The IIM-A campus was built in the 1960s, only a decade or so after independence and during the time of acute scarcity of resources and materials. The choice of brick was not only a solution to the shortage of cement and steel but was also a celebration of the labour-intensive construction practices in India. While this gives it the sense of visual unity, the campus has also been conceived as a whole order in a more fundamental way, in which nothing can change without changing the whole. The library, plaza, classrooms, offices and the dormitories are all the integral elements of this order. Thus, it is not just the visual language and the materiality of exposed bricks and concrete that lend it this wholeness. There is an institutional imagination of the whole as a community and a city within the city. The design of the libraries was also conceived as a community and not a series of isolated rooms. As one moves from dormitory to dormitory and from there to the library, classrooms and other destinations, one senses a spatial order of the city, which is a contemporary interpretation of the sense of urbanity in Indian architecture. To dismember this order, by eliminating the dormitories would be a travesty of unforgivable proportions. 

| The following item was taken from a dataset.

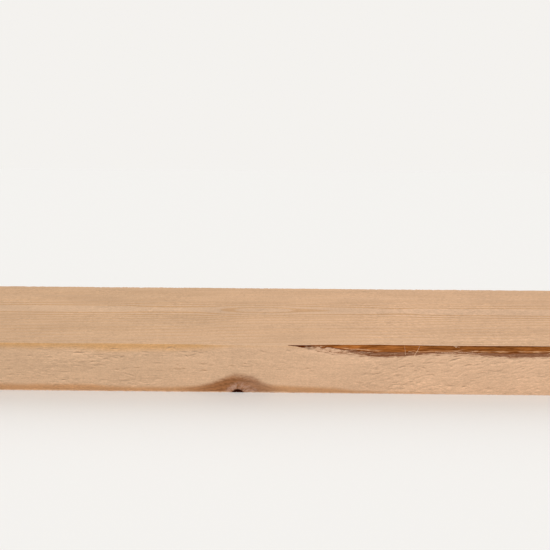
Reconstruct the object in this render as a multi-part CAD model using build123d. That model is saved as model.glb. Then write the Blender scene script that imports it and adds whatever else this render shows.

Technical problems of water leakage and structural stability require technical solutions and not amputation. Today, India has the capacity and skills to find solutions to repair and preserve these buildings. It will cost a fraction of what we are spending for the Central Vista. If needed, international help will always be available for such a project of world heritage; you just have to ask. In any case, a project of such import should be placed before the global community of concerned citizens and agencies, for explorations of all options, before such drastic decision to demolish is taken. It is apparent that this is not done. While the Indian Institute of Management, Ahmedabad, is the owner of only the buildings; architecture belongs to humanity.